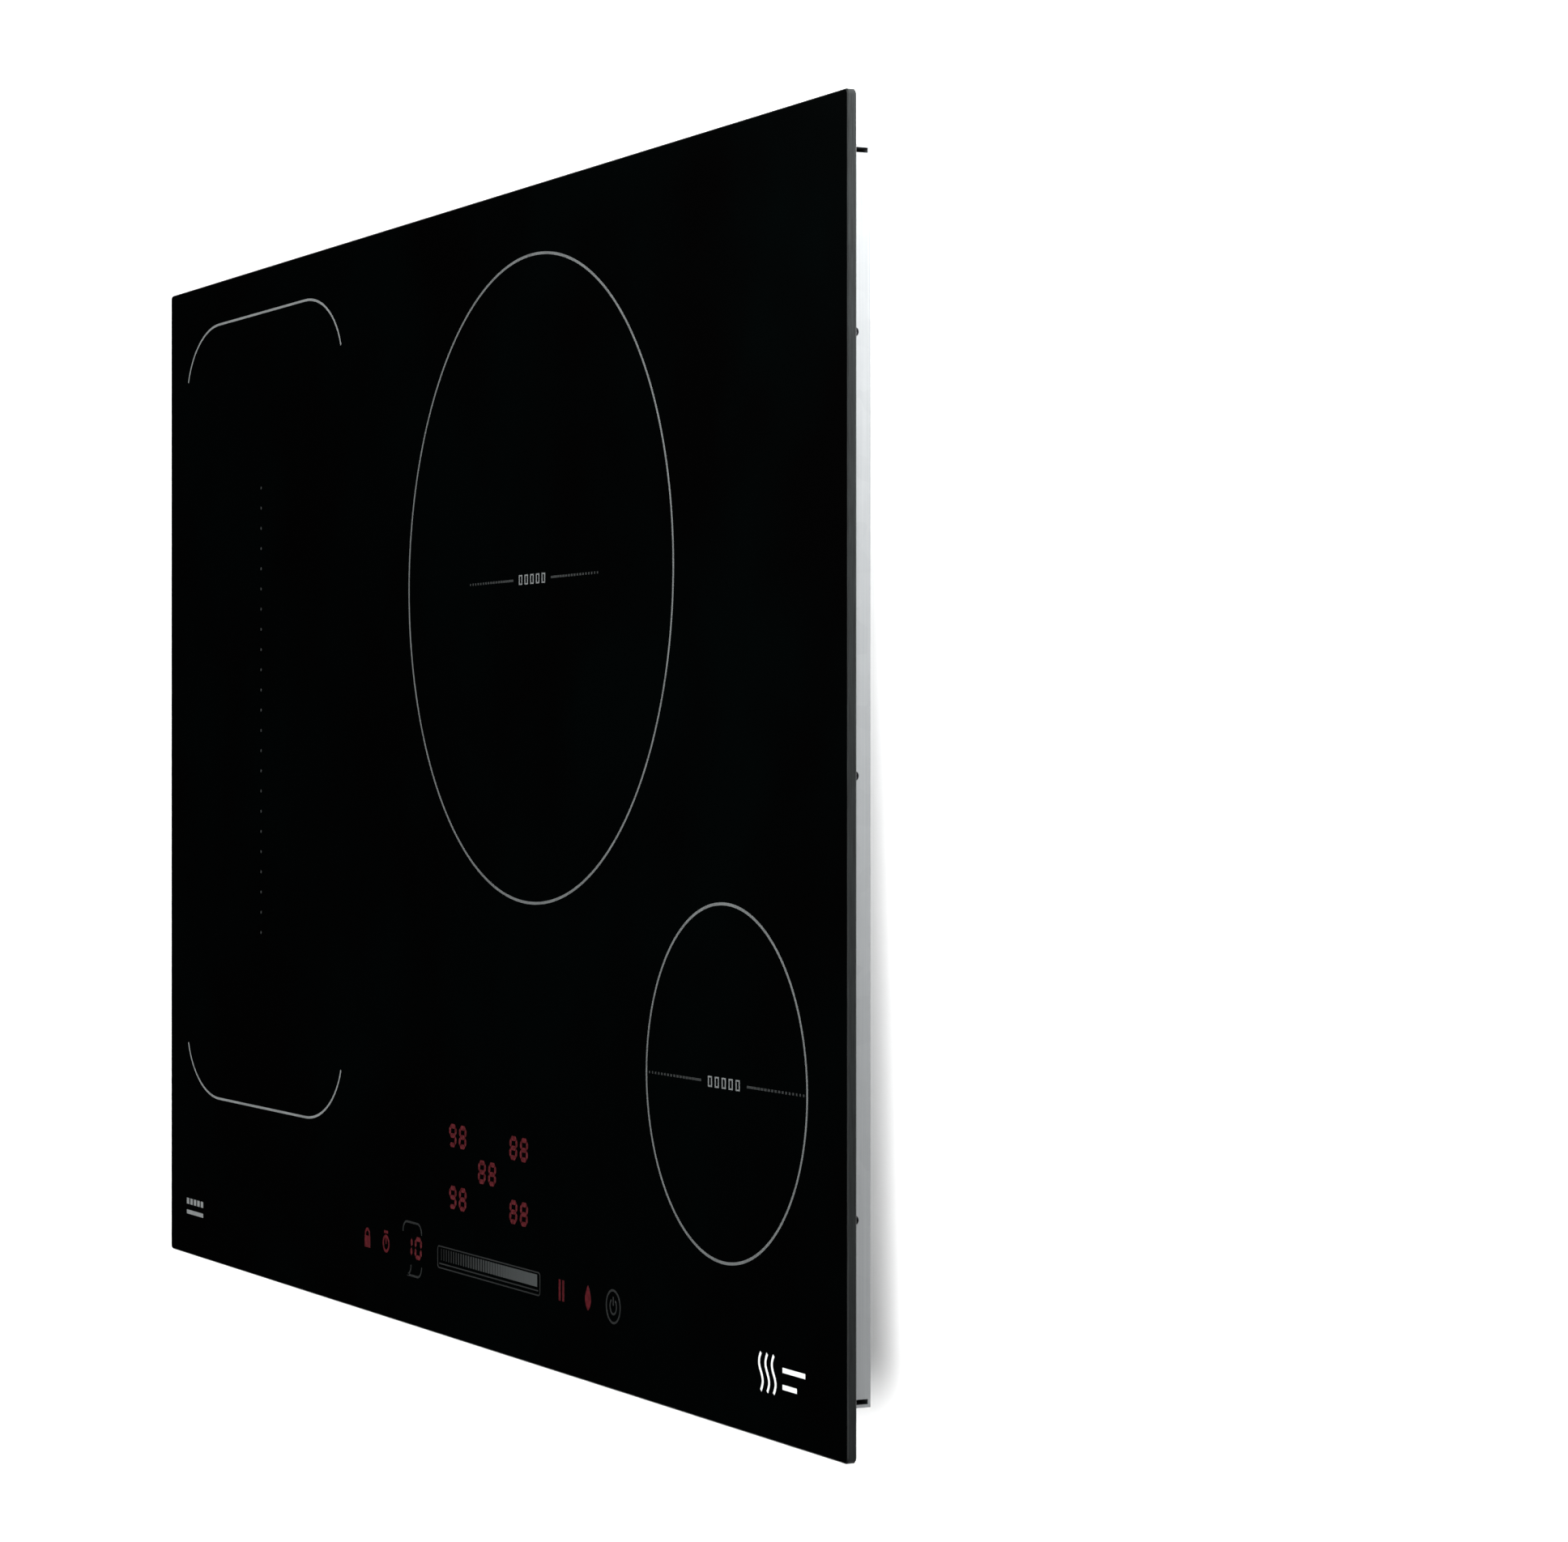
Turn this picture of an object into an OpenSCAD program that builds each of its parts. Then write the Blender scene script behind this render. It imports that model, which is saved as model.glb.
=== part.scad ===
// Built-in electric induction cooktop, lying flat as it is used: glass on top, feet of the base at z = 0.
// X runs to the user's right, Y to the rear edge, Z up. All lengths are millimetres.

/* [Glass] */
// Width of the glass panel, left to right
glass_w = 780; // [740:1:960]
// Depth of the glass panel, front to rear
glass_d = 520; // [510:1:640]
// Thickness of the glass
glass_t = 4; // [3:0.5:6]
// Radius of the glass corners in plan
glass_corner_r = 2.5; // [1:0.5:10]

/* [Worktop seal] */
// Thickness of the foam strip under the glass
seal_t = 1; // [0.5:0.1:3]
// Width of the foam strip
seal_w = 9.5; // [6:0.5:12]
// Distance from the glass edge to the strip
seal_inset = 10; // [6:0.5:14]

/* [Metal tray] */
// Distance from the glass edge to the outside of the tray
tray_inset = 18; // [15:0.5:20]
// Thickness of the tray's sheet
tray_sheet = 1.2; // [0.8:0.1:1.6]
// Height of the upturned flanges
flange_h = 11.2; // [10:0.1:14]
// Gap between the top of the flanges and the glass
glass_gap = 4.4; // [3.6:0.1:6]
// Open slot between a side flange and the front or rear flange
corner_slot = 2; // [1:0.1:4]
// Rounding of the side flanges' upper corners
flange_corner_r = 4.3; // [1:0.1:5]
// Height of the small tabs on the side flanges
tab_h = 0.7; // [0.3:0.1:1.5]
// Diameter of the holes for the worktop clamps in the front and rear flanges
clamp_hole_d = 4.2; // [3:0.1:4.6]
// Distance between the two clamp holes of one flange
clamp_hole_pitch = 560; // [500:1:600]

/* [Side rails] */
// Length of the rails that join the tray to the glass
rail_l = 360; // [350:1:400]
// Thickness of a rail's web
rail_web_t = 2.4; // [1.8:0.1:3]
// Width of the glued foot under the glass
rail_foot_w = 13; // [8:0.5:16]
// Thickness of the glued foot
rail_foot_t = 1.5; // [1:0.1:2.5]
// Distance between the rail screws
rail_screw_pitch = 170; // [120:1:172]
// Depth of the rail screws below the top of the flange
rail_screw_drop = 3.8; // [3:0.1:5]
// Thread diameter of the rail screws
rail_screw_d = 3; // [2.5:0.1:3.6]
// Head diameter of the rail screws
rail_head_d = 4; // [3.8:0.1:5]

/* [Base housing] */
// Width of the plastic housing
base_w = 550; // [450:1:664]
// Depth of the plastic housing, front to rear
base_d = 433.6; // [425:0.1:450]
// Height of the housing's walls and floor
base_h = 35.2; // [34:0.1:44]
// Distance from the rear edge of the glass to the housing
base_rear_inset = 55.6; // [40:0.1:60]
// Wall thickness of the housing
base_wall = 2.5; // [2:0.1:3.2]
// Floor thickness of the housing
base_floor = 2; // [1.5:0.1:3]
// Gap between the housing's rim and the tray
base_gap = 0.5; // [0.3:0.1:1]
// Height of the feet and of the fan grilles under the floor
foot_h = 1.7; // [1.2:0.1:3]
// Depth of the shallow vertical bands in the side walls
band_depth = 0.4; // [0.2:0.1:0.8]
// Depth of the narrow grooves along the edges of the bands
groove_depth = 1.4; // [0.8:0.1:1.6]
// Width of the narrow grooves
groove_w = 0.9; // [0.5:0.1:1.5]
// Width of the shallow bands
band_w = 19.3; // [12:0.1:24]
// Width of the thin ribs between the bands
rib_w = 10; // [6:0.1:14]
// Width of the mains inlet
inlet_w = 22; // [18:0.5:26]
// Height of the mains inlet above the floor's underside
inlet_h = 27; // [22:0.5:28]
// Distance from the front wall to the middle of the mains inlet
inlet_from_front = 27; // [25:0.5:34]
// Thread diameter of the housing screws
base_screw_d = 4; // [3:0.1:5]

/* [Cooking zones] */
// Outer radius of the large coil
big_coil_r = 128; // [100:1:130]
// Outer radius of the small coil
small_coil_r = 62; // [52:1:66]
// Outer radius of the two coils of the flexible zone
flex_coil_r = 90; // [74:1:92]
// Thickness of a winding
winding_t = 4.2; // [3:0.1:4.6]
// Distance between two turns of a winding
turn_pitch = 4; // [3.5:0.1:6]
// Radius of the free middle of a coil
coil_eye_r = 18; // [14:1:24]
// Thickness of the coil carriers
carrier_t = 1.5; // [1.2:0.1:2]
// Thickness of the ferrite bars
ferrite_t = 3; // [2:0.1:3.4]
// Width of the ferrite bars
ferrite_w = 10; // [8:0.5:12]
// Thickness of the mica discs
mica_t = 0.6; // [0.4:0.1:1]
// Gap between the mica discs and the glass
mica_gap = 0.4; // [0.3:0.1:0.8]
// How far a coil can be pushed down on its springs
coil_travel = 3; // [2:0.1:3]
// Diameter of the guide pins under the carrier arms
pin_d = 4; // [3:0.1:5]
// Radial clearance of the guide pins in the tray
pin_clearance = 0.3; // [0.2:0.05:0.5]
// Thickness of the coil leads
lead_d = 3.2; // [2.5:0.1:4]

/* [Cooling fans] */
// Radius of the fan wheels
fan_r = 38; // [32:1:46]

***

* **Your instructions**
Copy the material above back out, exactly as written.

* **Right answer**
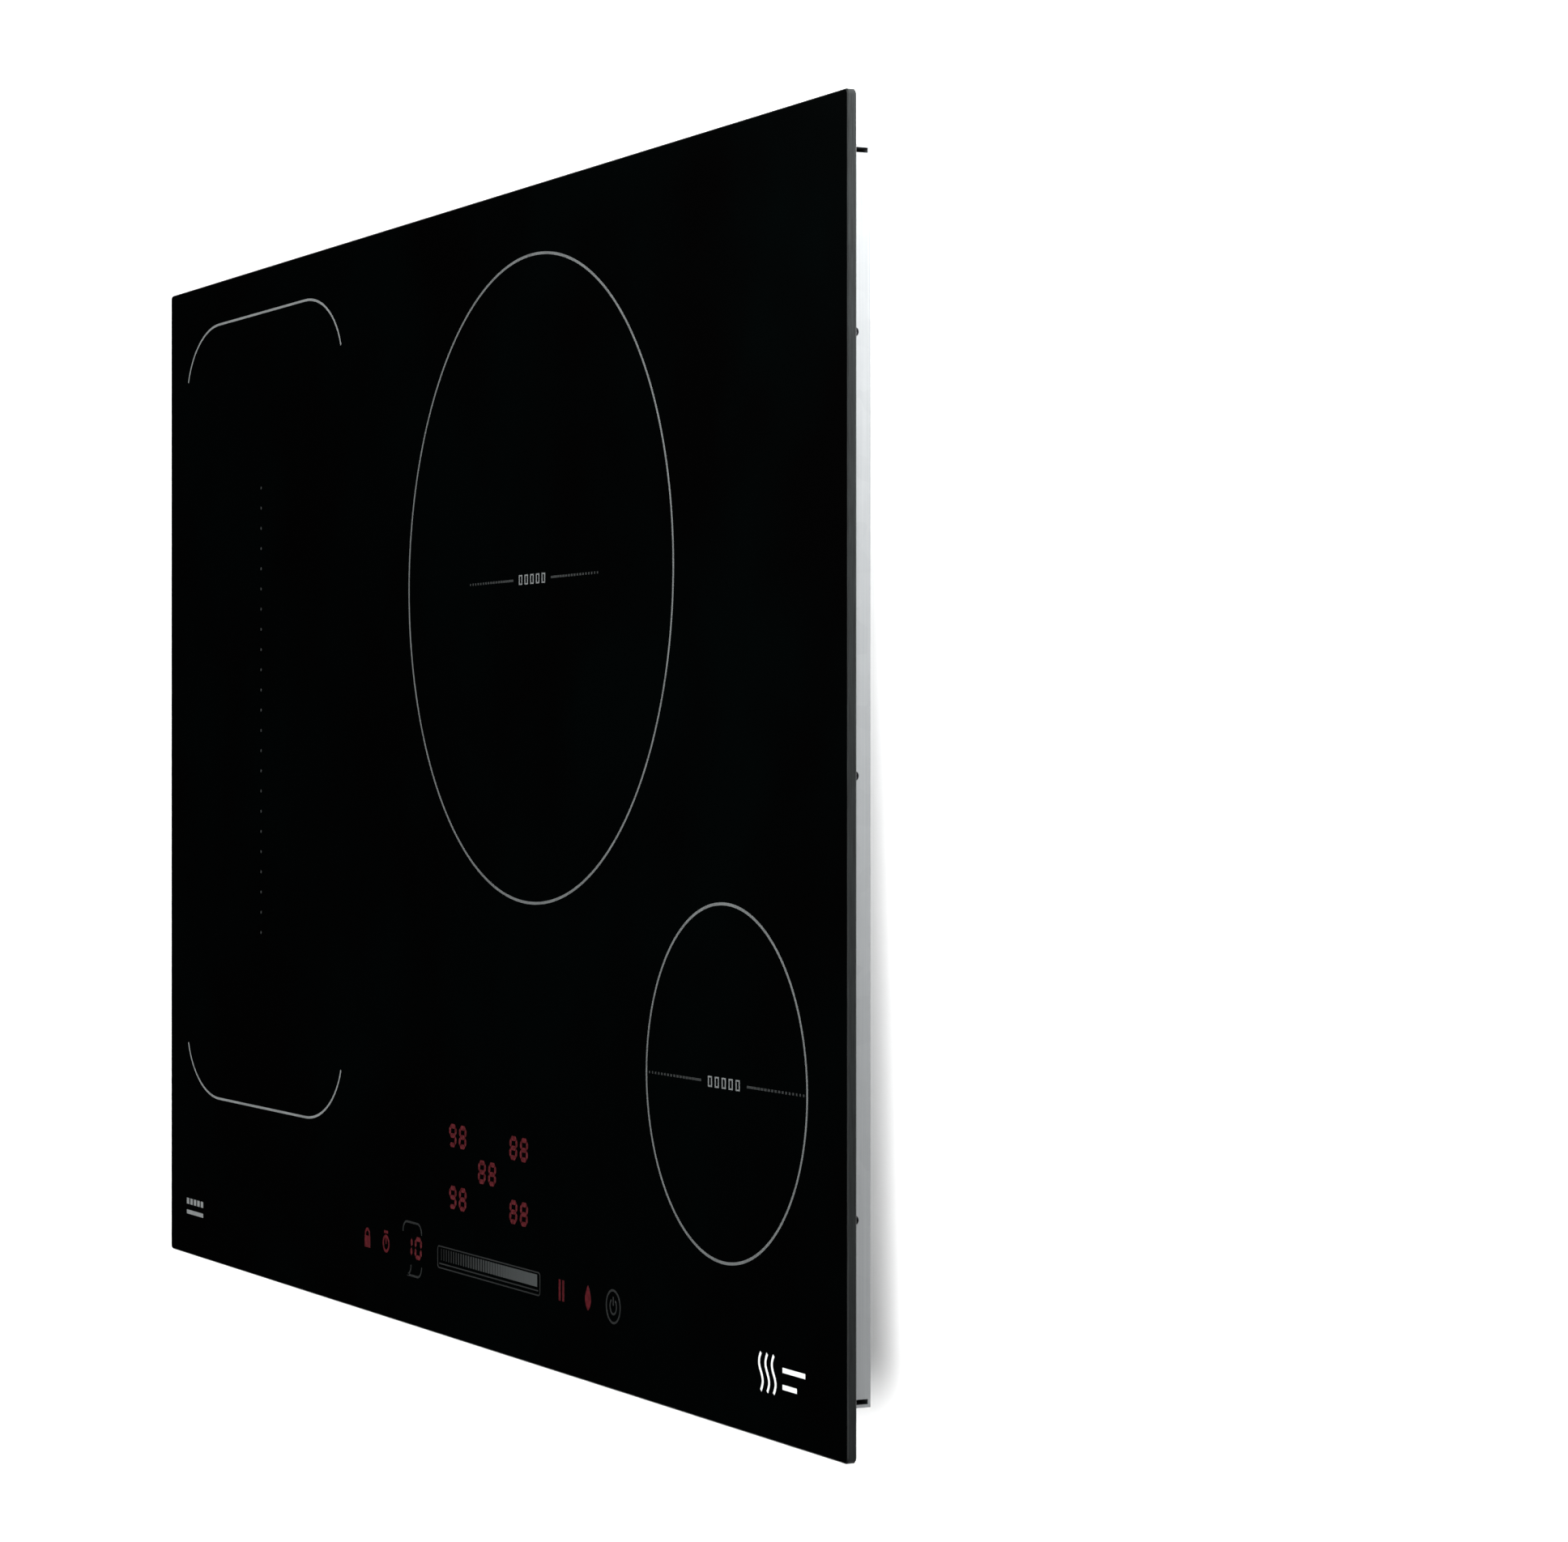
Turn this picture of an object into an OpenSCAD program that builds each of its parts. Then write the Blender scene script behind this render. It imports that model, which is saved as model.glb.
=== part.scad ===
// Built-in electric induction cooktop, lying flat as it is used: glass on top, feet of the base at z = 0.
// X runs to the user's right, Y to the rear edge, Z up. All lengths are millimetres.

/* [Glass] */
// Width of the glass panel, left to right
glass_w = 780; // [740:1:960]
// Depth of the glass panel, front to rear
glass_d = 520; // [510:1:640]
// Thickness of the glass
glass_t = 4; // [3:0.5:6]
// Radius of the glass corners in plan
glass_corner_r = 2.5; // [1:0.5:10]

/* [Worktop seal] */
// Thickness of the foam strip under the glass
seal_t = 1; // [0.5:0.1:3]
// Width of the foam strip
seal_w = 9.5; // [6:0.5:12]
// Distance from the glass edge to the strip
seal_inset = 10; // [6:0.5:14]

/* [Metal tray] */
// Distance from the glass edge to the outside of the tray
tray_inset = 18; // [15:0.5:20]
// Thickness of the tray's sheet
tray_sheet = 1.2; // [0.8:0.1:1.6]
// Height of the upturned flanges
flange_h = 11.2; // [10:0.1:14]
// Gap between the top of the flanges and the glass
glass_gap = 4.4; // [3.6:0.1:6]
// Open slot between a side flange and the front or rear flange
corner_slot = 2; // [1:0.1:4]
// Rounding of the side flanges' upper corners
flange_corner_r = 4.3; // [1:0.1:5]
// Height of the small tabs on the side flanges
tab_h = 0.7; // [0.3:0.1:1.5]
// Diameter of the holes for the worktop clamps in the front and rear flanges
clamp_hole_d = 4.2; // [3:0.1:4.6]
// Distance between the two clamp holes of one flange
clamp_hole_pitch = 560; // [500:1:600]

/* [Side rails] */
// Length of the rails that join the tray to the glass
rail_l = 360; // [350:1:400]
// Thickness of a rail's web
rail_web_t = 2.4; // [1.8:0.1:3]
// Width of the glued foot under the glass
rail_foot_w = 13; // [8:0.5:16]
// Thickness of the glued foot
rail_foot_t = 1.5; // [1:0.1:2.5]
// Distance between the rail screws
rail_screw_pitch = 170; // [120:1:172]
// Depth of the rail screws below the top of the flange
rail_screw_drop = 3.8; // [3:0.1:5]
// Thread diameter of the rail screws
rail_screw_d = 3; // [2.5:0.1:3.6]
// Head diameter of the rail screws
rail_head_d = 4; // [3.8:0.1:5]

/* [Base housing] */
// Width of the plastic housing
base_w = 550; // [450:1:664]
// Depth of the plastic housing, front to rear
base_d = 433.6; // [425:0.1:450]
// Height of the housing's walls and floor
base_h = 35.2; // [34:0.1:44]
// Distance from the rear edge of the glass to the housing
base_rear_inset = 55.6; // [40:0.1:60]
// Wall thickness of the housing
base_wall = 2.5; // [2:0.1:3.2]
// Floor thickness of the housing
base_floor = 2; // [1.5:0.1:3]
// Gap between the housing's rim and the tray
base_gap = 0.5; // [0.3:0.1:1]
// Height of the feet and of the fan grilles under the floor
foot_h = 1.7; // [1.2:0.1:3]
// Depth of the shallow vertical bands in the side walls
band_depth = 0.4; // [0.2:0.1:0.8]
// Depth of the narrow grooves along the edges of the bands
groove_depth = 1.4; // [0.8:0.1:1.6]
// Width of the narrow grooves
groove_w = 0.9; // [0.5:0.1:1.5]
// Width of the shallow bands
band_w = 19.3; // [12:0.1:24]
// Width of the thin ribs between the bands
rib_w = 10; // [6:0.1:14]
// Width of the mains inlet
inlet_w = 22; // [18:0.5:26]
// Height of the mains inlet above the floor's underside
inlet_h = 27; // [22:0.5:28]
// Distance from the front wall to the middle of the mains inlet
inlet_from_front = 27; // [25:0.5:34]
// Thread diameter of the housing screws
base_screw_d = 4; // [3:0.1:5]

/* [Cooking zones] */
// Outer radius of the large coil
big_coil_r = 128; // [100:1:130]
// Outer radius of the small coil
small_coil_r = 62; // [52:1:66]
// Outer radius of the two coils of the flexible zone
flex_coil_r = 90; // [74:1:92]
// Thickness of a winding
winding_t = 4.2; // [3:0.1:4.6]
// Distance between two turns of a winding
turn_pitch = 4; // [3.5:0.1:6]
// Radius of the free middle of a coil
coil_eye_r = 18; // [14:1:24]
// Thickness of the coil carriers
carrier_t = 1.5; // [1.2:0.1:2]
// Thickness of the ferrite bars
ferrite_t = 3; // [2:0.1:3.4]
// Width of the ferrite bars
ferrite_w = 10; // [8:0.5:12]
// Thickness of the mica discs
mica_t = 0.6; // [0.4:0.1:1]
// Gap between the mica discs and the glass
mica_gap = 0.4; // [0.3:0.1:0.8]
// How far a coil can be pushed down on its springs
coil_travel = 3; // [2:0.1:3]
// Diameter of the guide pins under the carrier arms
pin_d = 4; // [3:0.1:5]
// Radial clearance of the guide pins in the tray
pin_clearance = 0.3; // [0.2:0.05:0.5]
// Thickness of the coil leads
lead_d = 3.2; // [2.5:0.1:4]

/* [Cooling fans] */
// Radius of the fan wheels
fan_r = 38; // [32:1:46]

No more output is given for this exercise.